▼

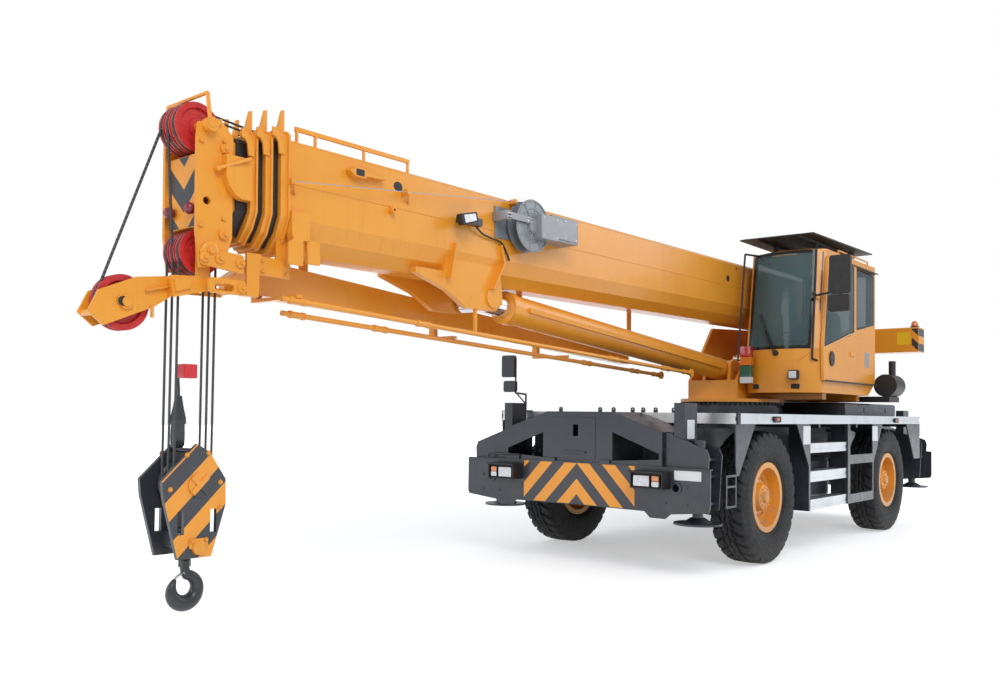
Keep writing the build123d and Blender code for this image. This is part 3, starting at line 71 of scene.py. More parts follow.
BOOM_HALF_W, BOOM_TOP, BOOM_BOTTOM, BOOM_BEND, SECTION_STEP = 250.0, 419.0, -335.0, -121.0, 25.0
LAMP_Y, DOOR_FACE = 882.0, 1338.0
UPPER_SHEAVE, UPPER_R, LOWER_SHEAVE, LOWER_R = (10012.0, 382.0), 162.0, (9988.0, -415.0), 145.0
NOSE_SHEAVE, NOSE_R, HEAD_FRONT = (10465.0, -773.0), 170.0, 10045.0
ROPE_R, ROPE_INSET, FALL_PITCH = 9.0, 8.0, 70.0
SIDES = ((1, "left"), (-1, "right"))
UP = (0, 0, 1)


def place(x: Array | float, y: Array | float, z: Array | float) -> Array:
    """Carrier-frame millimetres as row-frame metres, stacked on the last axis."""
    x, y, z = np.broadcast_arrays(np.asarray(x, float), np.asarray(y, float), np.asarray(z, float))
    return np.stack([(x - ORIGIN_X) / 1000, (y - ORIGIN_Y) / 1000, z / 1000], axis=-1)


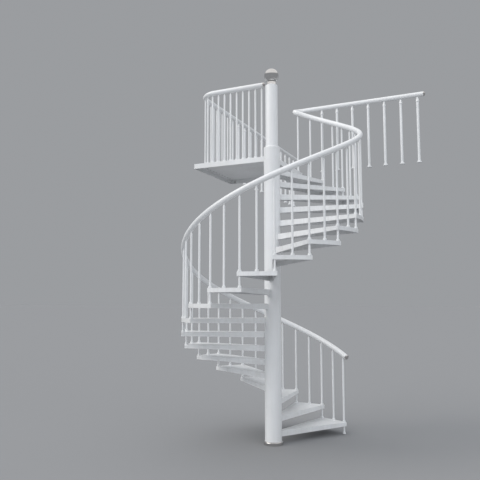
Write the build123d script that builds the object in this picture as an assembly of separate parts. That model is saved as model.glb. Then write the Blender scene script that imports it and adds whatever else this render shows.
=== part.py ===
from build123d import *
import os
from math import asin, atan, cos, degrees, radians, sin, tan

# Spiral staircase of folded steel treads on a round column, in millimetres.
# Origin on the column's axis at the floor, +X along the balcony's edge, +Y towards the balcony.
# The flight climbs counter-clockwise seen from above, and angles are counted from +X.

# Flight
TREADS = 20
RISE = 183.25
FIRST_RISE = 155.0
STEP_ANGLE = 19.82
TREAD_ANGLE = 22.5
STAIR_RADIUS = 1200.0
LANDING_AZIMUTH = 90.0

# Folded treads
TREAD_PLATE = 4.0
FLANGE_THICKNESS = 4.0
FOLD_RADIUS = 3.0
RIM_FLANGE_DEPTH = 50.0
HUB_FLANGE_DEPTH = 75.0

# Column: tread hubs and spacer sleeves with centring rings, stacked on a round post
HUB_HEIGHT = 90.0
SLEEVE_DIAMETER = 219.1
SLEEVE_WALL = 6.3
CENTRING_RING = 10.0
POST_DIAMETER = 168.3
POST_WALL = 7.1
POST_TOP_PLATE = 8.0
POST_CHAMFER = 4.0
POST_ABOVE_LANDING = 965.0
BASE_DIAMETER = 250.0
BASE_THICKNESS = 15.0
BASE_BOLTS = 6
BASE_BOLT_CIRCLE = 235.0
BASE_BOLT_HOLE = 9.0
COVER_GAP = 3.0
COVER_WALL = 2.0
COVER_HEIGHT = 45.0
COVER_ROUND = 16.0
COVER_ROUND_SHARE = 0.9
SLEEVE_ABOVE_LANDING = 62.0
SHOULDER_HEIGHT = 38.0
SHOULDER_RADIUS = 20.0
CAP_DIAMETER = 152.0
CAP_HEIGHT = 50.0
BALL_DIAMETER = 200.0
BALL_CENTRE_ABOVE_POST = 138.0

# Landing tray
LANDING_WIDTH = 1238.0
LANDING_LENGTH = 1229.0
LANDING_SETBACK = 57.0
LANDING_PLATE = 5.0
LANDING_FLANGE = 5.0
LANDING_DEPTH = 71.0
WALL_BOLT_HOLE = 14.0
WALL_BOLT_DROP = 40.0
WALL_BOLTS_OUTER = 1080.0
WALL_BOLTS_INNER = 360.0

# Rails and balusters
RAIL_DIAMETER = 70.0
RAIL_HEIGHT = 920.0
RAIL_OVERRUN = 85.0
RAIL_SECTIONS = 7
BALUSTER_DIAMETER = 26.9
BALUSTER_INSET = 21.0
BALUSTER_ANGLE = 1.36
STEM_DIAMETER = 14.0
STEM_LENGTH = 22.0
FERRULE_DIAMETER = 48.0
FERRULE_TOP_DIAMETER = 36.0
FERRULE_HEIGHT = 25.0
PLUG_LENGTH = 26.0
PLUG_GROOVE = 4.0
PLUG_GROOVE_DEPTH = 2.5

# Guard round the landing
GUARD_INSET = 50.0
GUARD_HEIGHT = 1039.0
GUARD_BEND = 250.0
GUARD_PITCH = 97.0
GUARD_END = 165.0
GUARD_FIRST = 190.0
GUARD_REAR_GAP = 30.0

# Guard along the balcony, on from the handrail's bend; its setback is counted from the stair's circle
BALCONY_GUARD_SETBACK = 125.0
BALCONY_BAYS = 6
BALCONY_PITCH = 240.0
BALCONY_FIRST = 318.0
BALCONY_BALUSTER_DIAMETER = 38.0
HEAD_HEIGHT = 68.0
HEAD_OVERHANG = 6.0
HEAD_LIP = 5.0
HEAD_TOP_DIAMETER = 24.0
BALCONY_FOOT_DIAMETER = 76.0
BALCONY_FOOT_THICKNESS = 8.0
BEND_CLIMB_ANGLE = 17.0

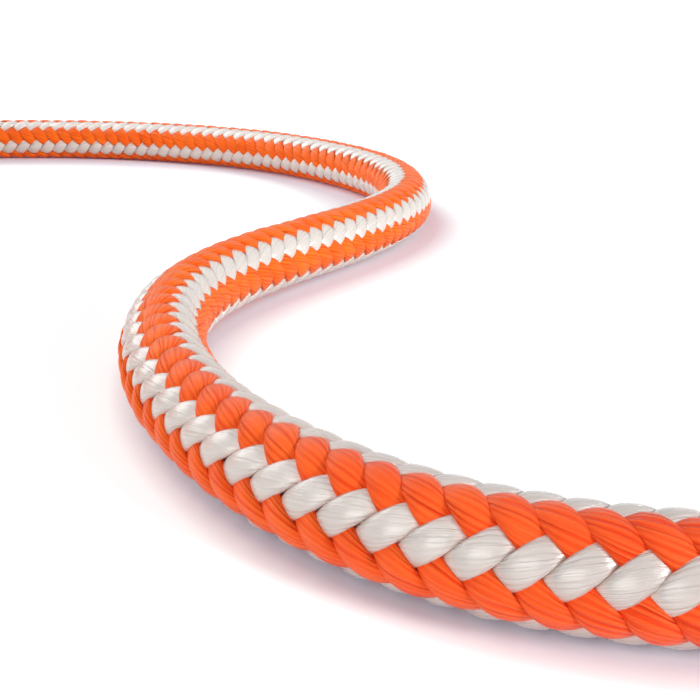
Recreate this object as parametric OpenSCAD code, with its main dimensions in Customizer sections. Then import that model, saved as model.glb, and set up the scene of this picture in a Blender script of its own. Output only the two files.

▲

**What the task asks:** Reproduce the full set of records precisely.

**Written response:**
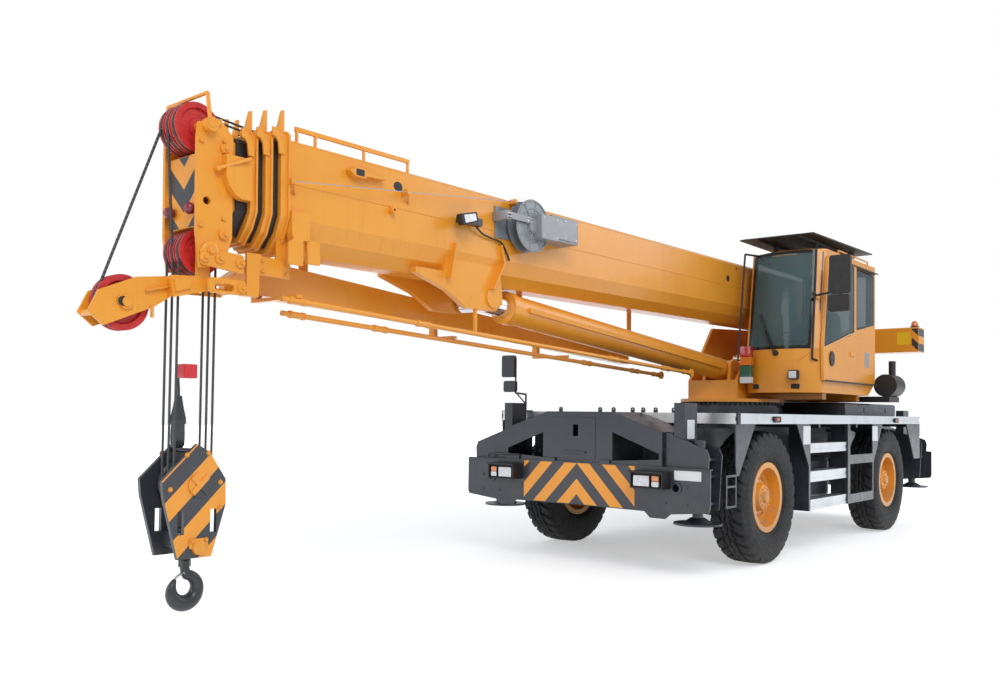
Keep writing the build123d and Blender code for this image. This is part 3, starting at line 71 of scene.py. More parts follow.
BOOM_HALF_W, BOOM_TOP, BOOM_BOTTOM, BOOM_BEND, SECTION_STEP = 250.0, 419.0, -335.0, -121.0, 25.0
LAMP_Y, DOOR_FACE = 882.0, 1338.0
UPPER_SHEAVE, UPPER_R, LOWER_SHEAVE, LOWER_R = (10012.0, 382.0), 162.0, (9988.0, -415.0), 145.0
NOSE_SHEAVE, NOSE_R, HEAD_FRONT = (10465.0, -773.0), 170.0, 10045.0
ROPE_R, ROPE_INSET, FALL_PITCH = 9.0, 8.0, 70.0
SIDES = ((1, "left"), (-1, "right"))
UP = (0, 0, 1)


def place(x: Array | float, y: Array | float, z: Array | float) -> Array:
    """Carrier-frame millimetres as row-frame metres, stacked on the last axis."""
    x, y, z = np.broadcast_arrays(np.asarray(x, float), np.asarray(y, float), np.asarray(z, float))
    return np.stack([(x - ORIGIN_X) / 1000, (y - ORIGIN_Y) / 1000, z / 1000], axis=-1)


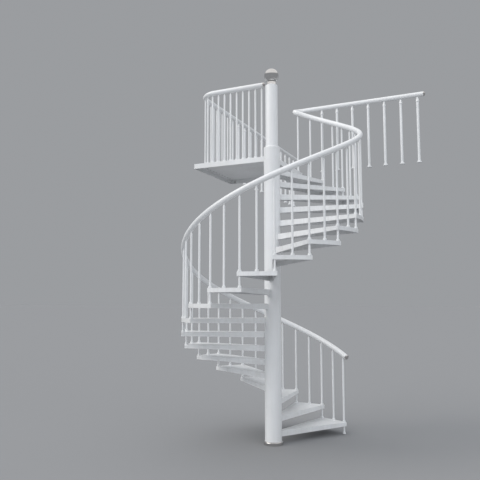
Write the build123d script that builds the object in this picture as an assembly of separate parts. That model is saved as model.glb. Then write the Blender scene script that imports it and adds whatever else this render shows.
=== part.py ===
from build123d import *
import os
from math import asin, atan, cos, degrees, radians, sin, tan

# Spiral staircase of folded steel treads on a round column, in millimetres.
# Origin on the column's axis at the floor, +X along the balcony's edge, +Y towards the balcony.
# The flight climbs counter-clockwise seen from above, and angles are counted from +X.

# Flight
TREADS = 20
RISE = 183.25
FIRST_RISE = 155.0
STEP_ANGLE = 19.82
TREAD_ANGLE = 22.5
STAIR_RADIUS = 1200.0
LANDING_AZIMUTH = 90.0

# Folded treads
TREAD_PLATE = 4.0
FLANGE_THICKNESS = 4.0
FOLD_RADIUS = 3.0
RIM_FLANGE_DEPTH = 50.0
HUB_FLANGE_DEPTH = 75.0

# Column: tread hubs and spacer sleeves with centring rings, stacked on a round post
HUB_HEIGHT = 90.0
SLEEVE_DIAMETER = 219.1
SLEEVE_WALL = 6.3
CENTRING_RING = 10.0
POST_DIAMETER = 168.3
POST_WALL = 7.1
POST_TOP_PLATE = 8.0
POST_CHAMFER = 4.0
POST_ABOVE_LANDING = 965.0
BASE_DIAMETER = 250.0
BASE_THICKNESS = 15.0
BASE_BOLTS = 6
BASE_BOLT_CIRCLE = 235.0
BASE_BOLT_HOLE = 9.0
COVER_GAP = 3.0
COVER_WALL = 2.0
COVER_HEIGHT = 45.0
COVER_ROUND = 16.0
COVER_ROUND_SHARE = 0.9
SLEEVE_ABOVE_LANDING = 62.0
SHOULDER_HEIGHT = 38.0
SHOULDER_RADIUS = 20.0
CAP_DIAMETER = 152.0
CAP_HEIGHT = 50.0
BALL_DIAMETER = 200.0
BALL_CENTRE_ABOVE_POST = 138.0

# Landing tray
LANDING_WIDTH = 1238.0
LANDING_LENGTH = 1229.0
LANDING_SETBACK = 57.0
LANDING_PLATE = 5.0
LANDING_FLANGE = 5.0
LANDING_DEPTH = 71.0
WALL_BOLT_HOLE = 14.0
WALL_BOLT_DROP = 40.0
WALL_BOLTS_OUTER = 1080.0
WALL_BOLTS_INNER = 360.0

# Rails and balusters
RAIL_DIAMETER = 70.0
RAIL_HEIGHT = 920.0
RAIL_OVERRUN = 85.0
RAIL_SECTIONS = 7
BALUSTER_DIAMETER = 26.9
BALUSTER_INSET = 21.0
BALUSTER_ANGLE = 1.36
STEM_DIAMETER = 14.0
STEM_LENGTH = 22.0
FERRULE_DIAMETER = 48.0
FERRULE_TOP_DIAMETER = 36.0
FERRULE_HEIGHT = 25.0
PLUG_LENGTH = 26.0
PLUG_GROOVE = 4.0
PLUG_GROOVE_DEPTH = 2.5

# Guard round the landing
GUARD_INSET = 50.0
GUARD_HEIGHT = 1039.0
GUARD_BEND = 250.0
GUARD_PITCH = 97.0
GUARD_END = 165.0
GUARD_FIRST = 190.0
GUARD_REAR_GAP = 30.0

# Guard along the balcony, on from the handrail's bend; its setback is counted from the stair's circle
BALCONY_GUARD_SETBACK = 125.0
BALCONY_BAYS = 6
BALCONY_PITCH = 240.0
BALCONY_FIRST = 318.0
BALCONY_BALUSTER_DIAMETER = 38.0
HEAD_HEIGHT = 68.0
HEAD_OVERHANG = 6.0
HEAD_LIP = 5.0
HEAD_TOP_DIAMETER = 24.0
BALCONY_FOOT_DIAMETER = 76.0
BALCONY_FOOT_THICKNESS = 8.0
BEND_CLIMB_ANGLE = 17.0

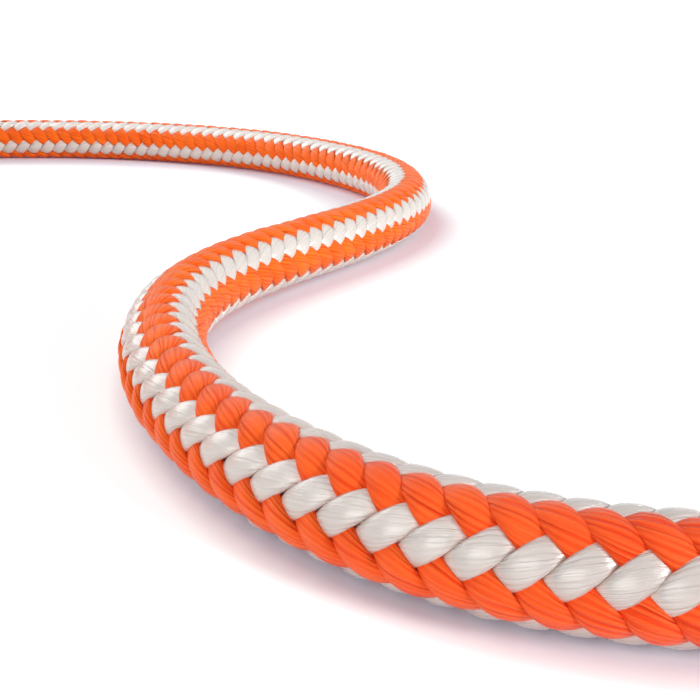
Recreate this object as parametric OpenSCAD code, with its main dimensions in Customizer sections. Then import that model, saved as model.glb, and set up the scene of this picture in a Blender script of its own. Output only the two files.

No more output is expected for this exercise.